Scott Boms

Zippy

Since June of last year (following attending WWDC in San Francisco) I’ve had an item on my To Do list — “experiment with improving the overall performance of the Wishingline Notebook site.” In other words, do some under the hood optimizations.

Yahoo! has a terrific set of guidelines that can be used to squeeze the most performance out of your site. This, along with a talk from WWDC last year piqued my interest in learning more — especially any simple things I could put into practice in my client work as well.

First on my list was experimenting with minifying and concatenating Javascript and CSS files. This is easily done with the YUI Compressor or other similar utilities. The trick is automating everything when changes are made. For example, generating minified versions automatically when deploying files to your site.

Second on the list was moving the site’s CSS, Javascript and images to their own subdomains, allowing browsers to download assets faster since most are limited to two connections per server. By splitting things up browsers can use more than just two concurrent connections, thereby loading the site faster.

1 domain = 2 concurrent connections. Ok but not great.

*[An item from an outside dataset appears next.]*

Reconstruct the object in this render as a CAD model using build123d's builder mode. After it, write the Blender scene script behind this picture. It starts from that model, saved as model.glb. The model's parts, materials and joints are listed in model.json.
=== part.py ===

4 domains = 8 concurrent connections. Zippy!

Unfortunately it wasn’t until this past week that I had a chance to look into this one.

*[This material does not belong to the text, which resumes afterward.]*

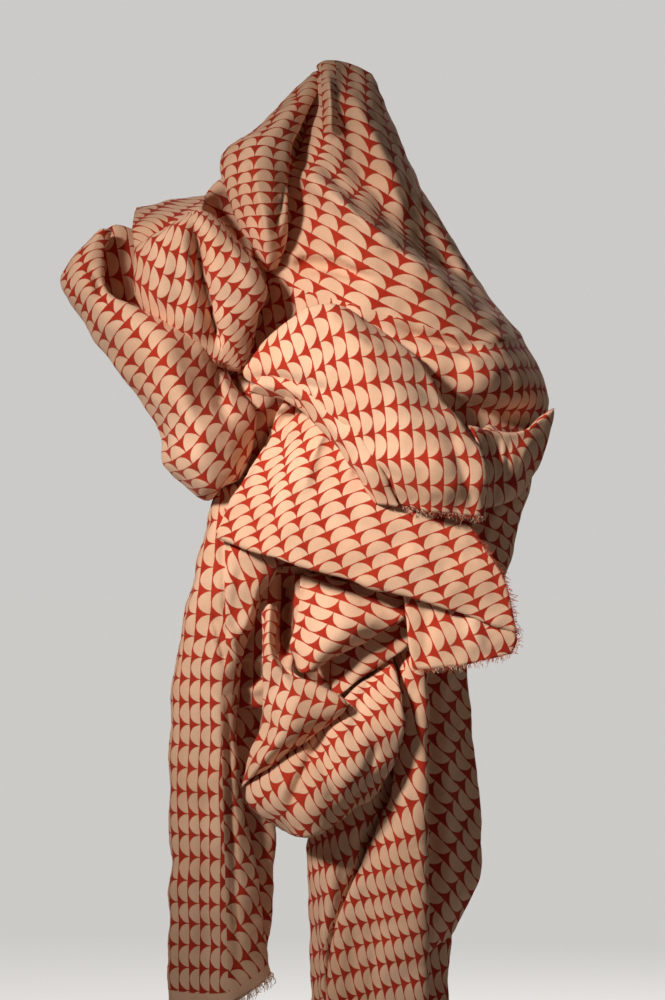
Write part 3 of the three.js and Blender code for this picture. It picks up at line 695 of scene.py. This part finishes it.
# The drape: the peak, its shoulders and the bulge, down to where the tails begin.
drape = {
    "frontColumns": 6,
    "shut": ("top",),
    "sections": [
        ((315, 65, -12), (322, 59, -20), (334, 58, -18), (347, 60, -10), (360, 64, -5), (372, 71, 0),
         (358, 67, 4), (345, 64, 4), (329, 63, 2)),
        ((313, 74, -8), (321, 76, -26), (334, 76, -27), (348, 76, -20), (364, 76, -12), (378, 82, 2),
         (364, 80, 12), (344, 78, 14), (322, 76, 8)),
        ((284, 112, -2), (304, 110, -24), (330, 109, -36), (351, 108, -38), (371, 107, -28), (388, 106, 2),
         (374, 110, 26), (343, 112, 36), (306, 112, 22)),
        ((244, 156, 4), (280, 160, -26), (320, 163, -52), (354, 163, -56), (388, 162, -44), (411, 162, 4),
         (394, 160, 44), (343, 160, 60), (278, 158, 36)),
        ((200, 200, 10), (240, 200, -8), (290, 215, -40), (350, 216, -76), (404, 216, -58), (441, 216, 8),
         (420, 212, 56), (330, 206, 78), (240, 200, 46)),
        ((192, 276, 4), (240, 278, -16), (284, 280, -50), (352, 280, -92), (430, 280, -74), (480, 280, 10),
         (458, 280, 70), (330, 280, 92), (222, 278, 46)),
        ((184, 336, 2), (236, 338, -26), (286, 336, -60), (372, 334, -98), (458, 336, -88), (523, 338, 6),
         (498, 338, 80), (340, 338, 98), (216, 336, 46)),
        ((182, 388, 0), (234, 390, -34), (298, 386, -62), (396, 386, -92), (482, 388, -90), (547, 388, 2),
         (518, 390, 72), (350, 392, 94), (214, 390, 42)),
        ((186, 440, -2), (236, 440, -42), (312, 434, -62), (412, 434, -76), (492, 432, -66), (545, 430, 2),
         (512, 440, 60), (350, 450, 82), (212, 445, 34)),
        ((216, 498, -10), (252, 502, -48), (320, 506, -66), (400, 510, -68), (474, 508, -62),
         (524, 506, -10), (500, 510, 42), (370, 514, 60), (240, 504, 26)),
        ((232, 566, -16), (262, 570, -42), (320, 578, -52), (400, 592, -52), (464, 594, -52),
         (502, 588, -30), (484, 590, 18), (380, 616, 42), (262, 588, 26)),
    ],
    "creases": [
        (303, 166, 526, 338, 6, 17, 26), (340, 142, 510, 320, 10, 19, -30),
        (348, 88, 408, 222, -4, 13, 13), (329, 76, 331, 134, 0, 9, 14), (296, 256, 350, 262, 0, 11, -12),
        (398, 318, 482, 340, 5, 11, -11), (462, 362, 538, 386, 0, 20, 12),
        (440, 388, 548, 420, 12, 13, -20),
    ],
    "backCreases": [
        (330, 90, 250, 560, 20, 30, 16), (346, 90, 366, 580, 0, 30, 16),
        (358, 100, 474, 560, -16, 30, 14),
    ],
    "wrinkles": [
        (311, 84, 298, 172, 3, 10, -34), (328, 72, 332, 134, 0, 5, 10), (331, 128, 348, 156, 0, 5, 7),
        (296, 168, 470, 298, 6, 9, 8), (314, 158, 470, 276, 12, 11, -18), (352, 150, 436, 262, 4, 8, 6),
        (374, 150, 452, 262, 2, 7, -5), (288, 256, 352, 262, -3, 4.5, 9),
        (290, 267, 366, 280, -4, 7, -13), (340, 262, 430, 300, -3, 5, 5), (392, 316, 484, 341, 4, 6, 8),
        (394, 329, 486, 353, 4, 5, -13), (484, 342, 528, 336, -2, 5, 5), (470, 470, 500, 500, 0, 6, -6),
        (500, 500, 480, 580, 3, 7, 6), (288, 396, 246, 490, 0, 14, -42),
        (208, 196, 256, 264, -4, 15, -38),
    ],
    "spots": ((330, 216, -28), (394, 131, -33), (439, 292, -31), (337, 282, -30), (356, 98, -26),
              (451, 231, -26)),
    "zones": [
        {"spots": ((481, 362, -63, 11.5, 21.5),), "past": ((398, 320, 484, 346),)},
        {"spots": ((481, 362, -63, 11.5, 21.5),), "past": ((484, 346, 532, 336),)},
        {"spots": ((489, 542, 156),), "past": ((440, 474, 560, 474),)},
        {"spots": ((330, 100, -4, 8.6),),
         "past": ((323, 140, 321, 60), (336, 60, 338, 135), (360, 133, 300, 133))},
    ],
}
clothPiece("drape", drape)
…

I started with two simple goals:

  1. Provide separate URLs for Javascript, CSS and images.
  2. Make the code change across the site templates simple.

Setting up subdomains in Apache is simple and adding the necessary DNS entries and virtual subdomains to accomplish the first goal took less than 10 minutes.

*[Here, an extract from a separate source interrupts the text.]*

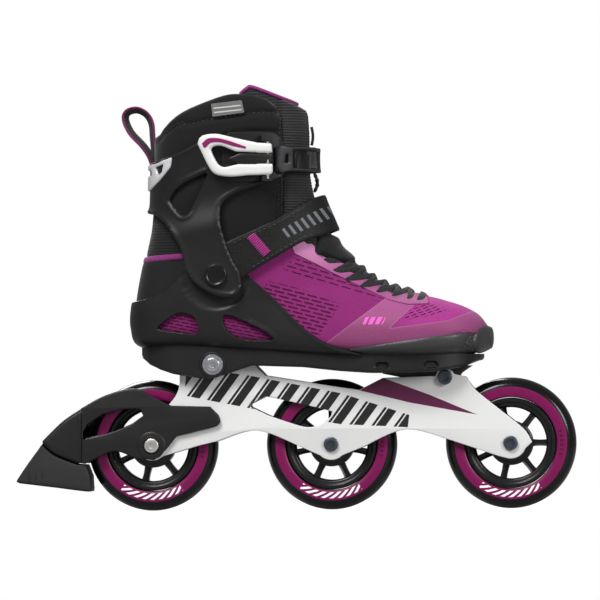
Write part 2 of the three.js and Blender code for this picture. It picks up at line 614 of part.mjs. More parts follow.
const collarSide = outline(
  [-150, 150], [-150, 285], [-131, 289], bend([-125, 297], [-110, 306], [-80, 318.5], [-65, 320]),
  [-50, 318], bend([-42, 314], [-36, 308], [-33, 300]), [-32.8, 290], [-32.8, 150],
);
const strapSide = [
  [-88, 199.5], [-78, 204.5], [-40, 221], [-12, 238], [-5, 241], [30, 241], [30, 213], [4, 213], [-20, 205],
  [-60, 181], [-70, 175],
];
const STRAP_IN = SHELL_OUT + 0.4;
const strapRoomSide = [
  [-92, 199], [-40, 223.5], [-12, 240.5], [-4, 244], [40, 244], [40, 209], [0, 209], [-58, 178], [-70, 172],
];
const strapRoom = boot(20, 2, 8).subtract(boot(STRAP_IN - 0.7, 2, 8)).intersect(through(strapRoomSide));
const strapSweep = unite(...[0, 2, 4, 6, FLEX_FORWARD].map((angle) => lean(strapRoom, -angle)),
  lean(strapRoom, FLEX_BACK));

function collar() {
  return skin(-COLLAR_PAD, 0, 0, 9).intersect(through(collarSide)).intersect(legPart).subtract(strapSweep);
}
place('liner_collar', collar(), 'textile');

const tongueSide = outline(
  [-32.3, 150], [-32.3, 300], [-66, 300], [-65, 320], bend([-62, 324.5], [-57, 326], [-40, 319.5], [-20, 311]),
  [-5, 305], [-5, 250], [60, 150],
);
const tongueBack = outline(
  [-66, 240], [-66, 320], bend([-62, 324.5], [-57, 326], [-40, 319.5], [-20, 311]), [-5, 240],
);
function tongueUpper() {
  const wingRoom = block(-70, -32.3, -60, 60, 290, 340);
  const front = skin(-TONGUE_PAD, 0, 0, 9).intersect(through(tongueSide)).subtract(wingRoom);
  const wings = skin(-TONGUE_PAD, -COLLAR_PAD - 0.4, 0, 5).intersect(through(tongueBack));
  return unite(front, wings).intersect(legPart).subtract(strapSweep);
}
place('tongue_upper', tongueUpper(), 'textile');

// The lace zigzags over the tongue, from the toe end up to the instep strap.
const LACE_ROWS = [10.9, 10.2, 9.4, 8.5, 7.6, 6.7, 5.9, 5.35];
const LACE_ANGLE = 34;
const LACE_OFFSET = 3.5;
function lace() {
  const route = LACE_ROWS.flatMap((t, i) => {
    const side = i % 2 ? -1 : 1;
    const rise = i + 1 < LACE_ROWS.length ? (LACE_ROWS[i + 1] - t) * 0.22 : 0;
    return [1, 0.5, 0, -0.5, -1].map((k) => {
      const [x, y, z] = bootPoint(t + rise * (1 - k), degrees(side * k * LACE_ANGLE), LACE_OFFSET);
      return new THREE.Vector3(x, y, z);
    });
  });
  const curve = new THREE.CatmullRomCurve3(route, false, 'catmullrom', 0.5);
  const section = new THREE.Shape(circle({ x: 0, z: 0 }, LACE_RADIUS, 6).map(([x, y]) => new THREE.Vector2(x, y)));
  return toSolid(new THREE.ExtrudeGeometry(section, { steps: 50, extrudePath: curve, bevelEnabled: false }));
}
place('lace', lace(), 'lace');

const guideSide = [
  [-10, 196], [-2, 193], [14.5, 185], [24, 178], [38, 171], [49, 165], [62, 164.5],
  [60, 157], [46, 158], [34, 165], [20, 172], [10, 179], [-6, 187],
];
function laceGuide(side) {
  const half = side < 0 ? block(-60, 90, -60, -2, 100, 240) : block(-60, 90, 2, 60, 100, 240);
  const room = guideSide.map(([x, z]) => [x - 0.2, z - 0.4]);
  return skin(0.35, 1.1, 4, 12).intersect(through(room)).intersect(half).subtract(legRoom);
}
place('lace_guide_outer_side', laceGuide(-1), 'film');
place('lace_guide_inner_side', laceGuide(1), 'film');

// ---------------------------------------------------------------- instep strap
const STRAP_OUT = STRAP_IN + STRAP_THICKNESS;
const RING_ZONE = { x: -46, width: 7 };
function instepStrap() {
  const band = skin(STRAP_IN, STRAP_OUT, 2, 8).intersect(through(strapSide));
  const earRoom = rod(PIVOT, PIVOT_HEAD_RADIUS, -80, 80, 16);
  const innerEnd = block(-100, RING_ZONE.x, 0, 80, 150, 260);
  return band.subtract(unite(earRoom, innerEnd));
}
place('instep_strap', instepStrap(), 'textile');

// The ring on the inner side: a plate with a slot that the strap's end passes into.
function strapRing() {
  const { x, width } = RING_ZONE;
  const along = [[x - 26, 173], [x + width, 190], [x + width, 226], [x - 34, 208]];
  const innerSide = block(-100, 0, 2, 80, 150, 260);
  const plate = skin(STRAP_IN, STRAP_OUT + 0.6, 2, 8).intersect(through(along)).intersect(innerSide);
  const wider = strapSide.map(([px, pz]) => [px, pz + (pz > 208 || px < -80 ? 0.6 : -0.6)]);
  const strapWay = boot(STRAP_OUT + 5, 2, 8).intersect(through(wider))
    .intersect(block(x - CLEARANCE, 20, 2, 80, 150, 260));
  return plate.subtract(unite(strapWay, rod(PIVOT, PIVOT_HEAD_RADIUS, -80, 80, 16)));
}
place('instep_strap_ring', strapRing(), 'plastic');

// ---------------------------------------------------------------- cuff
const cuffIn = (t) => 0.4 + CUFF_STAND_OFF * Math.min(Math.max((t - 2.6) / 1, 0), 1);
const cuffOut = (t) => cuffIn(t) + CUFF_WALL;
const cuffSide = outline(
  bend(
    [-134, 226.5], [-125, 219], [-113, 200], [-109, 183], [-100, 172],
    [-85, 164], [-72, 163.5], [-66, 170], [-67, 182],
  ),
  bend([-72, 190], [-78, 205], [-82, 222], [-80, 235], [-68, 243]), [-38, 252], [-33, 256], [-33, 278],
  arc(-43, 278.5, 10, 0, 90, 4), [-60, 288], [-80, 286], [-98, 281], [-110, 275], [-128, 268.5],
  [-150, 263], [-150, 229],
);
const cuffWindow = outline(
  [-122, 236], bend([-119, 243], [-110, 250], [-91, 258.5]),
  [-106, 228], bend([-110, 224], [-114, 226], [-120, 233]),
);
const LADDER_SCREW = { x: -52, z: 267, radius: 2 };

function cuff() {
  const body = boot(cuffOut, 0, 8).subtract(boot(cuffIn, 0, 8)).intersect(through(cuffSide));
  const screwHole = rod(LADDER_SCREW, LADDER_SCREW.radius + CLEARANCE, 0, 80, 12);
  return body.subtract(unite(through(cuffWindow), rod(PIVOT, PIVOT_RADIUS + CLEARANCE, -80, 80, 16), screwHole));
}
place('cuff', cuff(), 'plastic');

const ANKLE_HALF_WIDTH = 37;
function pivotRivet(side) {
  const inside = ANKLE_HALF_WIDTH + 1;
  const headSeat = ANKLE_HALF_WIDTH + cuffOut(5) + CLEARANCE;
  const span = (y0, y1) => [side * y0, side * y1].sort((a, b) => a - b);
  return unite(
    rod(PIVOT, PIVOT_RADIUS, ...span(inside, headSeat + 1), 16),
    rod(PIVOT, PIVOT_HEAD_RADIUS, ...span(headSeat, headSeat + 2.4), 20),
  );
}
place('cuff_rivet_outer_side', pivotRivet(-1), 'darkSteel');
place('cuff_rivet_inner_side', pivotRivet(1), 'darkSteel');

const insertSide = outline(
  [-150, 263.5], [-133, 265], [-119, 270], bend([-121, 262], [-130, 252], [-138, 245]), [-150, 244],
);
place('cuff_rear_insert', skin(CUFF_WALL + 0.8, CUFF_WALL + 2.2, 0, 3).intersect(through(insertSide)), 'white');

// ---------------------------------------------------------------- top buckle
const BASE_IN = 0.4 + CUFF_WALL + 0.4;
const BASE_OUT = BASE_IN + 1.3;
const STRAP_LAYER = [BASE_OUT + 0.3, BASE_OUT + 3.1];
const LEVER_LAYER = [8.9, 13.2];
const outerSide = block(-160, 60, -90, 0, 100, 340);

function onOuterSide(inner, outer, points, holes) {
  return skin(inner, outer, 0, 4).intersect(through(points, holes)).intersect(outerSide);
}

const pinReach = sideReach(BUCKLE_PIN.x, 267, (LEVER_LAYER[0] + LEVER_LAYER[1]) / 2);
function pinRod(radius, low, high) {
  const geometry = new THREE.CylinderGeometry(radius, radius, high - low, 12).rotateX(Math.PI / 2);
  return toSolid(geometry.translate(BUCKLE_PIN.x, -pinReach, (low + high) / 2));
}
const pinHole = (low, high) => pinRod(BUCKLE_PIN.radius + CLEARANCE, low, high);

const leverOuter = outline(
  bend([-100, 280], [-97, 286], [-85, 287.5], [-68, 283.5], [-52, 280]), [-41, 279.5], [-40.5, 273], [-40.5, 257],
  [-42, 255.6], bend([-60, 255.5], [-75, 254.5], [-87, 257], [-93, 265]),
);
const leverInner = outline(
  [-52, 272.5], bend([-70, 273.5], [-80, 278.5], [-87, 278.4], [-89.5, 275], [-84, 264], [-78, 261.3]),
  [-68, 263.6], [-52, 263.4],
);
const EAR_GAP = { low: 255, high: 280.5 };

const baseSide = outline(
  arc(-72, 280, 8, 90, 180, 3), arc(-72, 258, 8, 180, 270, 3), [-41, 252.5], [-36, 256], [-36, 280], [-40, 287],
);
function buckleBase() {
  const plate = onOuterSide(BASE_IN, BASE_OUT, baseSide);
  // two ears carry the lever's pin
  const spans = [[250.5, EAR_GAP.low - CLEARANCE - 0.2], [EAR_GAP.high + CLEARANCE, 285.5]];
  const ears = spans.map(([z0, z1]) =>
    onOuterSide(BASE_OUT - 0.5, LEVER_LAYER[1] - 0.4, [[-49, z0], [-41, z0], [-41, z1], [-49, z1]]));
  return unite(plate, ...ears).subtract(pinHole(252, 284));
}
place('buckle_base', buckleBase(), 'plastic');

const tabSide = [[-75, 268], [-66, 271.8], [-41, 271.8], [-41, 264.2], [-66, 264.2]];
const tabNotch = [[-52.3, 263.8], [-36, 263.8], [-36, 272.2], [-52.3, 272.2]];
const lever = onOuterSide(...LEVER_LAYER, leverOuter, [leverInner]);
place('buckle_lever', lever.subtract(unite(pinHole(200, 300), through(tabNotch))), 'white');
const releaseTab = onOuterSide(LEVER_LAYER[0], LEVER_LAYER[1] - 1.2, tabSide);
place('buckle_release_tab', releaseTab.subtract(pinHole(200, 300)), 'plastic');
place('buckle_pin', pinRod(BUCKLE_PIN.radius, BUCKLE_PIN.low, BUCKLE_PIN.high), 'steel');

const inlaySide = outline(
  bend([-95.5, 279.5], [-85, 283.2], [-62, 277]), [-63, 275.6], bend([-72, 276.8], [-85, 281.2], [-94, 278]),
);
place('buckle_lever_inlay', onOuterSide(LEVER_LAYER[1] + CLEARANCE, LEVER_LAYER[1] + 1, inlaySide), 'purple');

const ladderSide = [[-60, 258], [30, 258], [30, 276.5], [-60, 276.5]];
function ladderStrap() {
  const band = skin(...STRAP_LAYER, 0, 4).intersect(through(ladderSide));
  const outerEnd = block(-100, -39, -80, 0, 200, 300);
  return band.subtract(unite(outerEnd, rod(LADDER_SCREW, LADDER_SCREW.radius + CLEARANCE, 0, 80, 12)));
}
place('ladder_strap', ladderStrap(), 'plastic');
place('strap_catch', onOuterSide(STRAP_LAYER[1] + 0.3, STRAP_LAYER[1] + 2,
  [[-36, 260], [-25, 258.5], [-25, 276.5], [-36, 277.5]]), 'grey');

function ladderScrew() {
  const seat = sideReach(LADDER_SCREW.x, LADDER_SCREW.z, STRAP_LAYER[1]);
  return unite(
    rod(LADDER_SCREW, LADDER_SCREW.radius, seat - 7.5, seat + 2.5, 12),
    rod(LADDER_SCREW, LADDER_SCREW.radius + 2.5, seat + 2, seat + 4, 16),
  );
}
place('ladder_strap_screw', ladderScrew(), 'steel');

// ---------------------------------------------------------------- heel loop and label
const loopOuter = outline([-131, 264], bend(
  [-134, 285], [-133, 297], [-137, 306], [-148, 311], [-157, 309.5],
  [-160, 301], [-155, 290], [-145, 279], [-137, 272],
));
const loopInner = outline(
  bend([-136.5, 285], [-136, 297], [-140, 304], [-148, 308], [-155, 306.5], [-157, 301], [-152.5, 292], [-143, 282]),
);
const LOOP_HALF = 6;
const loopWebbing = sheet(loopOuter, -LOOP_HALF, LOOP_HALF, [loopInner]);
const loopRoom = unite(
  boot(0.35, 0, 4),
  boot(cuffOut, 0, 8).intersect(through(cuffSide)),
  skin(0.1, CUFF_WALL + 3, 0, 4).intersect(block(-170, -100, -40, 40, 240, 271)),
);
place('heel_pull_loop', loopWebbing.subtract(loopRoom), 'textile');

const labelSide = [[-88, 310], [-64.5, 312.5], [-62.5, 303], [-87, 300]];
place('collar_label', onOuterSide(0.35, 1.1, labelSide), 'grey');

export default skate;
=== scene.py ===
# %% [markdown]
# # An inline skate, piece by piece
# This notebook builds one right-foot inline skate on top of a measured engineering frame. The frame knows where
# every part sits and how it moves. We give each part its finer shape and its finish. Points run toward the toe
# along +X, toward the outer side of the foot along -Y and up along +Z. All outlines are in millimetres, and each
# mesh is turned into metres once, when it is made.

# %% Load the frame
from functools import reduce
import bmesh
import bpy
import numpy as np
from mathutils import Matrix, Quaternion, Vector


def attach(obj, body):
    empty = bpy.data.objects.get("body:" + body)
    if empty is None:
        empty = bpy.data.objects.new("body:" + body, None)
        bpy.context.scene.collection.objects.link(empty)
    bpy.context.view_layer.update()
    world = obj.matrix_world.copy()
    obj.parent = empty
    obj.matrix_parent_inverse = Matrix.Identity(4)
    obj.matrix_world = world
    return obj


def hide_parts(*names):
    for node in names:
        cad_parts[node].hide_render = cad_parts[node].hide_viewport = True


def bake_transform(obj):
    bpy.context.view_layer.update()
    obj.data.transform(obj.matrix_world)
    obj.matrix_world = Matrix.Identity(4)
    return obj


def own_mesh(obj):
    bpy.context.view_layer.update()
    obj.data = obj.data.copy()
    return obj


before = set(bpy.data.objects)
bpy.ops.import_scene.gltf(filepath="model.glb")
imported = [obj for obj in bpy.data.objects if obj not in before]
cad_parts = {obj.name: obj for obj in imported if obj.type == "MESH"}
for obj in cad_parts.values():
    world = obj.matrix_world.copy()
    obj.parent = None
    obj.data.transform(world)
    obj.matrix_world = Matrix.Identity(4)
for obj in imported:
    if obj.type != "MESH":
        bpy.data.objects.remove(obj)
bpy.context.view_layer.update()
print("frame nodes:", len(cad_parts))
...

On the other hand, being smart about how to handle putting those subdomains into the template code elegantly was a bit trickier. Sure I could just hard-code the URLs into the site templates — but that kind of sucks. I had a better idea.

The Notebook site has been running on Movable Type since 2003 and a better way to accomplish this would be by using template tags. And so I did, though it meant creating a special plugin for Movable Type to do so.

Enter MediaURLs for Movable Type 4.x, a new plugin that allows users to specify a series of URLs for serving CSS, Javascript and image assets each from their own domain or subdomain while providing a set of corresponding template tags to make applying those changes DRY, easy, and fast.

MediaURLs configuration screenshot
MediaURLs plugin congiguration screen

Each of the four setting options provided by the plugin settings (shown above) are optional and should be fairly self-explanatory. A simple example of how to use these is included in the documentation.

The general “media” option was added at the last minute for the sake of simplicity — to allow the use of a single generic domain/subdomain to serve any type of asset — for example, serve all CSS, JS and images from a single secondary domain.

The MediaURLs source is being hosted at Github and will be regularly maintained. This is really only a first release and I’m open to suggestions for further improvements. Enjoy and happy optimizing!